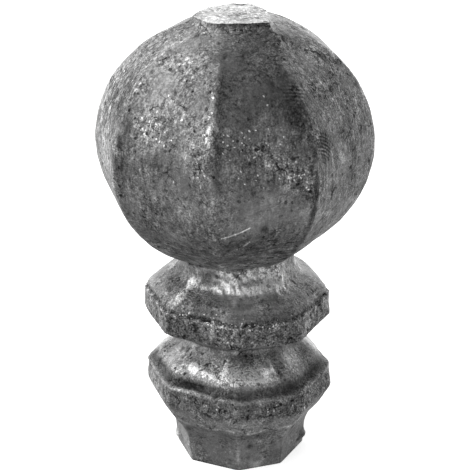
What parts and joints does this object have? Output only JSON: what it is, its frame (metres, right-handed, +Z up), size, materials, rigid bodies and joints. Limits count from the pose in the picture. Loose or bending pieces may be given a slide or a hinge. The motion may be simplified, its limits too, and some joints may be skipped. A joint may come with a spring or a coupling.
{
  "type": "forged post cap",
  "caption": "Hand-forged steel post cap: a faceted ball with a flattened crown over two faceted collars and a short flared foot that is welded on top of a post.",
  "frame": {"origin": "middle of the flat underside of the foot", "axes": "+Z up through the middle of the ball, -Y towards the front ridge that the picture shows"},
  "size_m": [0.0596, 0.0597, 0.0994],
  "materials": {
    "forged_steel": "bare forged steel with a thin dark oxide skin, pitted and hammered, half dull and half shiny"
  },
  "bodies": {
    "root": {"post_cap": "forged_steel"}
  },
  "joints": []
}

Goal of the exercise — Please repeat the listing above in full and exactly.

Answer for this exercise —
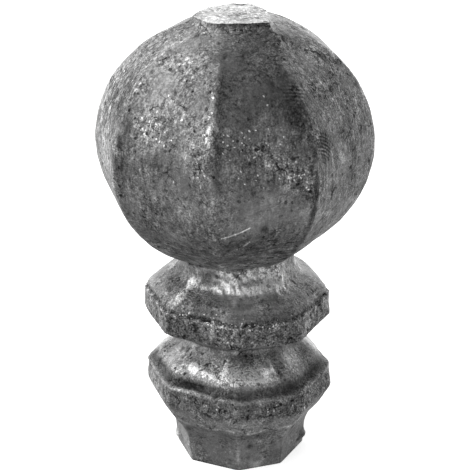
What parts and joints does this object have? Output only JSON: what it is, its frame (metres, right-handed, +Z up), size, materials, rigid bodies and joints. Limits count from the pose in the picture. Loose or bending pieces may be given a slide or a hinge. The motion may be simplified, its limits too, and some joints may be skipped. A joint may come with a spring or a coupling.
{
  "type": "forged post cap",
  "caption": "Hand-forged steel post cap: a faceted ball with a flattened crown over two faceted collars and a short flared foot that is welded on top of a post.",
  "frame": {"origin": "middle of the flat underside of the foot", "axes": "+Z up through the middle of the ball, -Y towards the front ridge that the picture shows"},
  "size_m": [0.0596, 0.0597, 0.0994],
  "materials": {
    "forged_steel": "bare forged steel with a thin dark oxide skin, pitted and hammered, half dull and half shiny"
  },
  "bodies": {
    "root": {"post_cap": "forged_steel"}
  },
  "joints": []
}